Most of the factors that helped to boost Ali’s reach, such as the above-mentioned planning, teamwork, and communication, can be considered when planning future storycrafting projects with children. The final, unpredictable factor that boosted Ali’s reach was that the timing and the social-political climate of Australia were perfect. Our story came out at a time when refugee issues were prominent in the media, especially due to the horrific situation of detained children at Nauru and other offshore detention centres of Australia. The public audiences in Australia were keen to welcome more ordinary stories of refugee children and, in particular, by refugee children, so Ali offered a counter-narrative to the media stories illustrated with images of children behind bars. Ali did not downplay the suffering of some other refugee children at that time, but it may have managed to highlight the humanness in refugee stories. Another supportive element were the critical voices in education, questioning the increasingly strong emphasis on test driven accountability in Australia. The Australian school system places a lot of weight on standardised tests such as NAPLAN (The National Assessment Program—Literacy and Numeracy), but critics argue that such tests are hardly equipped to identify and acknowledge the diverse literacy skills of students from minority backgrounds. Ali can be seen as evidence of the creativity and resourcefulness of such a group of students if they are given the chance to show their skills.

Ali was written to serve the purposes of children and not research, so we can only guess its actual transformative power, that is, how many viewers were moved, impacted, or changed, and whether the impact was limited to the people who were already empathetic to the cause. Measuring intangibles such as emotions is always challenging and impossible in retrospect, but the pride the authors and their school showed in this work shows that at least 13 children and their school community were impacted by Ali. The engagement of other children online shows that the story reached the targeted audiences, that is, other children with and without refugee backgrounds. A future storycrafting project could go a step further by planning and incorporating a measurement tool to be used after an audience views or hears a story. This could show what many of us already know: by evoking new ways of knowing and understanding, stories have power to change hearts and minds.

Discussion

My aim in this article has been to describe and discuss the storycrafting process leading to Ali in a robust and reflexive manner so that the reader can better understand the outcome that is already public. I have invited the reader to consider Ali in particular in terms of its truths, methods, and reach.
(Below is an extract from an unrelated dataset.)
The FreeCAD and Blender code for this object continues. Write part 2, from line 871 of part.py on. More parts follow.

The truths of Ali were that refugee children’s lives within and beyond schools are not full of trauma and trouble, as many of them live a rather ordinary life. This is what the authors of Ali wanted to communicate. Ali “lied” (Bradshaw, Citation2007, p. 16) about single facts as needed to go beyond them, while still being evidence of true, personal experiences of a group of children who are brought together by forced migration. The story was chosen to be told in an optimistic manner, using a variety of communication styles that suited the authors as well as those they wanted to address. The creation was a dialogical process between the authors, me as the facilitator, and the imagined audiences. As a teacher and a mother, I did not hesitate to intervene at times of conflict. This helped the more silent voices to be included and kept the process safe and democratic. The final product includes the elements that the authors chose, in ways they wanted them to be communicated. This is how the story of a fictional child named Ali became the group’s preferred story. As Lina argued, sharing this story matters because it can make the lives of children like Ali feel less foreign and less extraordinary to other children. It can problematise the narrow-gazed, problem-focused narrative around refugee children and, perhaps, change some people’s thinking.
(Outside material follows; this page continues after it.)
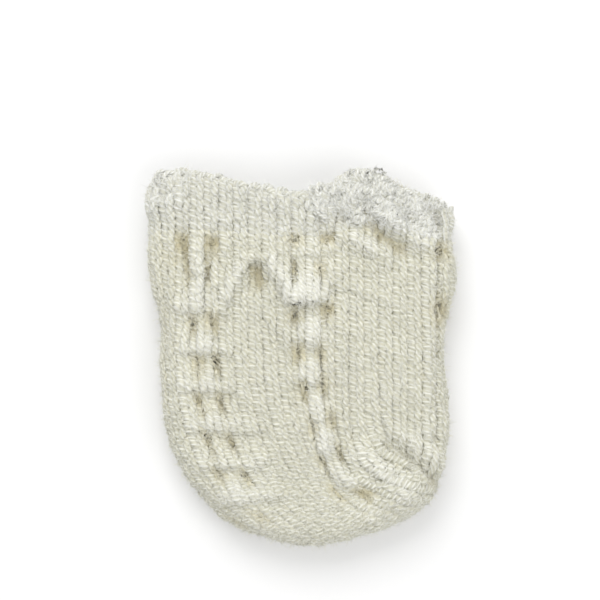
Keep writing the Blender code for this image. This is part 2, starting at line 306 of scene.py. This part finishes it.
# shallow troughs: start, stop, width, depth
TROUGHS = (
    ((-29.4, 28.0), (-26.9, 19.5), 1.0, 1.4), ((-22.0, 28.0), (-23.0, 20.0), 1.0, 1.3),
    ((-27.2, 9.4), (-26.0, 4.8), 0.8, 1.0), ((-22.2, 9.4), (-21.2, 4.6), 0.8, 1.0),
    ((-25.9, -0.6), (-25.4, -5.6), 0.7, 1.0), ((-21.2, -0.4), (-20.0, -5.4), 0.8, 1.0),
    ((-25.4, -10.2), (-24.2, -14.6), 0.7, 1.0), ((-20.2, -10.4), (-18.6, -14.8), 0.8, 1.0),
    ((-23.6, -20.0), (-21.6, -24.2), 0.7, 1.0), ((-18.0, -20.0), (-15.8, -24.6), 0.8, 1.0),
    ((-2.0, 24.0), (-1.8, 15.2), 0.8, 1.3), ((-1.2, 12.8), (-1.0, 7.0), 0.8, 1.4),
    ((-0.6, 3.4), (-0.6, -2.2), 0.8, 1.4), ((0.2, -6.2), (1.4, -12.0), 0.8, 1.4),
    ((2.4, -15.6), (4.2, -21.0), 0.8, 1.4), ((5.0, -24.6), (7.6, -29.8), 0.8, 1.4),
    ((6.2, 12.0), (5.4, 6.5), 0.8, 1.2), ((4.8, 2.0), (4.8, -4.0), 0.8, 1.2),
    ((4.9, -6.0), (6.2, -11.0), 0.8, 1.2), ((7.4, -15.0), (9.0, -20.0), 0.8, 1.2),
    ((9.4, -24.0), (12.0, -29.0), 0.8, 1.2), ((14.6, -33.0), (17.5, -36.0), 0.8, 1.0),
    ((-33.6, 40.0), (-33.4, -10.0), 0.7, 0.7),
)
TROUGH_SCALE = 0.75
# folds and creases of the upper side: start, stop, width, rise
FOLDS = (
    ((CREASE_X + 0.5, CREASE_Y - 1.0), (34.5, -32.2), 2.2, -1.3),
    ((CREASE_X + 1, CREASE_Y + 3.2), (34.0, -26.5), 2.6, 1.2),
    ((14.5, -23.5), (25.5, -33.0), 3.0, 1.6),
    # the band that shows beyond the upper layer's edge
    ((34.0, 36.0), (33.8, 1.0), 0.9, -1.5),
    ((33.6, 1.0), (33.2, -22.0), 0.9, -1.0),
    ((31.0, 34.0), (31.0, -18.0), 1.8, 0.8),
    # hollow in the folded piece of the cuff, with a fold on each side
    ((17.0, 31.8), (24.6, 27.0), 2.1, -1.8),
    ((12.6, 30.0), (22.0, 23.6), 1.6, 1.7),
    ((19.5, 35.6), (30.0, 28.0), 1.7, 1.6),
    # arch under the cuff, with a fold falling from each side of it
    ((-11.2, 21.4), (-10.4, 18.0), 2.4, -2.5),
    ((-15.2, 22.4), (-18.4, 15.4), 1.5, 1.9),
    ((-6.8, 22.6), (-1.8, 15.2), 1.8, 2.6),
    ((-14.0, 24.6), (-7.6, 24.6), 1.2, 1.9),
)
GATHER = ((-36, CUFF_Y - 1.5), (33, CUFF_Y - 1.0), 1.6)
GATHER_DEPTH = 0.5
RIB, SHIN_RIB = 0.32, 0.34              # how far a column of stitches stands out
CUFF_RIB = 0.12                         # what the cuff adds to that
LOWER_SHARE, LOWER_MOST = 0.6, 0.5      # how much relief the pressed lower side keeps


def open_holes(u, s):
    """Push the yarn aside round every eyelet."""
    across, down = u * WALE, s
    for hole_u, hole_s, wide, tall in HOLES:
        a, b = (across - hole_u * WALE) / wide, (down - hole_s) / tall
        far = np.sqrt(a * a + b * b) + 1e-6
        push = (far**3 + 1.0) ** (1 / 3) / far
        push = 1 + (push - 1) * (1 - smoothstep((far - PUSH_REACH) / PUSH_FADE))
        across = hole_u * WALE + a * wide * push
        down = hole_s + b * tall * push
    return across / WALE, down


def hollows(u, s):
    """How far a place lies inside the dimples round the eyelets, from 0 to 1."""
    deep = 0 * u
    for hole_u, hole_s, wide, tall in HOLES:
        a, b = (u - hole_u) * WALE / (wide + DIMPLE_WIDER), (s - hole_s) / (tall + DIMPLE_TALLER)
        deep = np.maximum(deep, np.exp(-(a * a + b * b)))
    return deep


def along(x, y, start, stop, width):
    """1 on a straight stretch from start to stop, fading over the width to its sides and ends."""
    a, b = np.array(start, float), np.array(stop, float)
    run = b - a
    t = np.clip(((x - a[0]) * run[0] + (y - a[1]) * run[1]) / (run @ run), 0, 1)
    gap = np.hypot(x - a[0] - t * run[0], y - a[1] - t * run[1])
    return np.exp(-(gap / width) ** 2)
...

Ali invites us to expand the quality criteria of research towards fictional elements and to be more creative in our search for methods that could amplify the less-often heard voices in research. Not all knowledge can be shared in words, which is why we need to tune our senses to be more receptive. The main desire of the authors of Ali was to talk to other children, with or without refugee experience, and children’s engagement in social and other media shows that the authors were successful in doing that. My aim with this article was not to ensure that the text is scientific, detached, and valid, but to do the opposite and make it reflect some of the creativity, urgency, and believability the authors wanted to communicate in Ali.
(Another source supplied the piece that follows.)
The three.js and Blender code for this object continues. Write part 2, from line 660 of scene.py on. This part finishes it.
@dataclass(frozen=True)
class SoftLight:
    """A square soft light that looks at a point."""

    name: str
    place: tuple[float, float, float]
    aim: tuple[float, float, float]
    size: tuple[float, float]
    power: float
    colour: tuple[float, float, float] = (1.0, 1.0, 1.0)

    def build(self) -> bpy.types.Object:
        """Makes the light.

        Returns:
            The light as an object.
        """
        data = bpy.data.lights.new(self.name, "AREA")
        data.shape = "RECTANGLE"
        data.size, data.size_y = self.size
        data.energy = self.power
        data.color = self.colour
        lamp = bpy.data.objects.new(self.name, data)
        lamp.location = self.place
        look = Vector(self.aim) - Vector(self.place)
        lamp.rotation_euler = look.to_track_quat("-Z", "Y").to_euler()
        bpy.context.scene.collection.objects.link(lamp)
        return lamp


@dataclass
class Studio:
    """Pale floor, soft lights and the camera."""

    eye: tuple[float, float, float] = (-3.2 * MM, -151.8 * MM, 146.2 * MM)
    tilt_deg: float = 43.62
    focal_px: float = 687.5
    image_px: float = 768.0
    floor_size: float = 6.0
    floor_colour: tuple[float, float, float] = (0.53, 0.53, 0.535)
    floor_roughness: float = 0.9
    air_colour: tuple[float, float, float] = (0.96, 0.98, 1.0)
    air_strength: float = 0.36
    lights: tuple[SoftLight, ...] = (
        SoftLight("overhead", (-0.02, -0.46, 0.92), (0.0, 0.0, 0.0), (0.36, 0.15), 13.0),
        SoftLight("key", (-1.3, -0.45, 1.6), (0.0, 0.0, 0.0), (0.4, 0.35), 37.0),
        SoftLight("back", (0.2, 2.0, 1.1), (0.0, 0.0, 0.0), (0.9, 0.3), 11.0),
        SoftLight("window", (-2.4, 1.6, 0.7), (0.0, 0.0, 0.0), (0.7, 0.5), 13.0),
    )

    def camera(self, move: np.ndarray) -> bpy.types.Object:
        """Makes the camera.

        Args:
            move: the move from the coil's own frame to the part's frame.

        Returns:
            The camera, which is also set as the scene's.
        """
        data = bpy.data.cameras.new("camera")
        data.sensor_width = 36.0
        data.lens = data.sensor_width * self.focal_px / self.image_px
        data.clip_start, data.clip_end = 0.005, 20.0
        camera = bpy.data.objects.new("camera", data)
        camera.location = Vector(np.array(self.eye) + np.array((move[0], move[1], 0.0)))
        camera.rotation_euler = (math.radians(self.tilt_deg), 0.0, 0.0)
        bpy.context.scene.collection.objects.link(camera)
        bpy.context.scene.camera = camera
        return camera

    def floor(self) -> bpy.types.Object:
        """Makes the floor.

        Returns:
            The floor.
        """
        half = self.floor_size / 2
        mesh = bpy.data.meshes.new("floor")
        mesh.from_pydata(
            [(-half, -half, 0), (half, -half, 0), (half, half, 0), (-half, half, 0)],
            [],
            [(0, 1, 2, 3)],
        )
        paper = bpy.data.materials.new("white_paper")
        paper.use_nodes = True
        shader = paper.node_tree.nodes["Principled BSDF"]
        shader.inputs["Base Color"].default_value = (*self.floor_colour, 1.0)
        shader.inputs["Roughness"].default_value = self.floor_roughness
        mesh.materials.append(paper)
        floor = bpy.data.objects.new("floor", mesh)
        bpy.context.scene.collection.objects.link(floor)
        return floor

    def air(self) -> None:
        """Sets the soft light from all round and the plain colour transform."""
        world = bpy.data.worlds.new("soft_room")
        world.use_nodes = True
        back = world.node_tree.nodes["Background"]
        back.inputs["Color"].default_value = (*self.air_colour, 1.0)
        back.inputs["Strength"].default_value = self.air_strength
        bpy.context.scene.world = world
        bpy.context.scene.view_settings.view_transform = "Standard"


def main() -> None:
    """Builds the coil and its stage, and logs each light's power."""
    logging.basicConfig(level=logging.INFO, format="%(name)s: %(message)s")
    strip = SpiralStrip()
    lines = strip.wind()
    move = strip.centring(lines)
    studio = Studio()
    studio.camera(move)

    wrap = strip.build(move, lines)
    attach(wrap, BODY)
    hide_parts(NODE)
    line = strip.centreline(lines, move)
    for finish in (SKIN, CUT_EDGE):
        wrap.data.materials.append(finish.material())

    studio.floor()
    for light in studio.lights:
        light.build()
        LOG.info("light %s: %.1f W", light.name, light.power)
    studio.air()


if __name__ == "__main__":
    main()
The reach and success of Ali was not a coincidence, and it was not my achievement. The moving story, the efforts of the school and the marketing team, the right timing, and the resulting warm welcome were key factors in Ali’s success. The story, with its nuances and detailed illustrations, would not have been possible to create from imagination alone. It would have been impossible to share, ethically, purely from research data. Combining fact with fiction was the only way this story could be told. I hope you enjoyed it.

Acknowledgements

I am grateful for Noble Park Primary School, Melbourne, particularly Principal David Rothstadt, for their continuous support throughout this process. I also wish to acknowledge Jane Wilkinson (Monash University) who has been my co-researcher in the study, Tomi Kiilakoski (Youth Research Society, Finland) who suggested storycrafting as a method, Lara McKinley (Monash University), Rodney Dekker and Clem Stamation who produced the film with us, and Kaneli Kaukko who created Finnish subtitles for the animation. Most importantly, my warmest thanks for all the children contributed to Ali.

Disclosure statement

No potential conflict of interest was reported by the author(s).

Additional information

Funding

Grant: Academy of Finland, grant [number 331029].

Notes on contributors

Mervi Kaukko

Mervi Kaukko works as Associate Professor (Multicultural Education) in Tampere University, Finland, and she is an adjunct research fellow (Education) at Monash University, Melbourne, Australia. Most of Mervi’s research has been conducted with refugee- or asylum-seeking children and youth. At the moment, Mervi’s projects investigate refugee students’ day-to-day educational practices and their experiences of success; young refugees’ relational wellbeing; and asylum-seeking students’ experiences in higher education in Australia.

Notes

1 Refugee-like background is a term used in policy and research to refer to both refugees and asylum seekers, but also to other individuals and groups who have left “areas of concern” (UNHCR, Citation2019). The term departs from governmentally designated and often politized categories of those deemed worthy of aid and acknowledges that the line between voluntary and forced migration is often blurry. In this paper, I use the term to refer to children who have arrived in Australia from areas of conflict (UNHCR, Citation2019) without seeking sensitive information about their visa status.

2 Pseudonym approved by the participant.

3 Monash University Human Research Ethics Committee Approval 13105

4 Content producer Lara McKinley led the project which involved video production, media outreach and social media planning. Rodney Dekker was contracted to co-produce the video component and Clem Stamation did the stop-motion animation.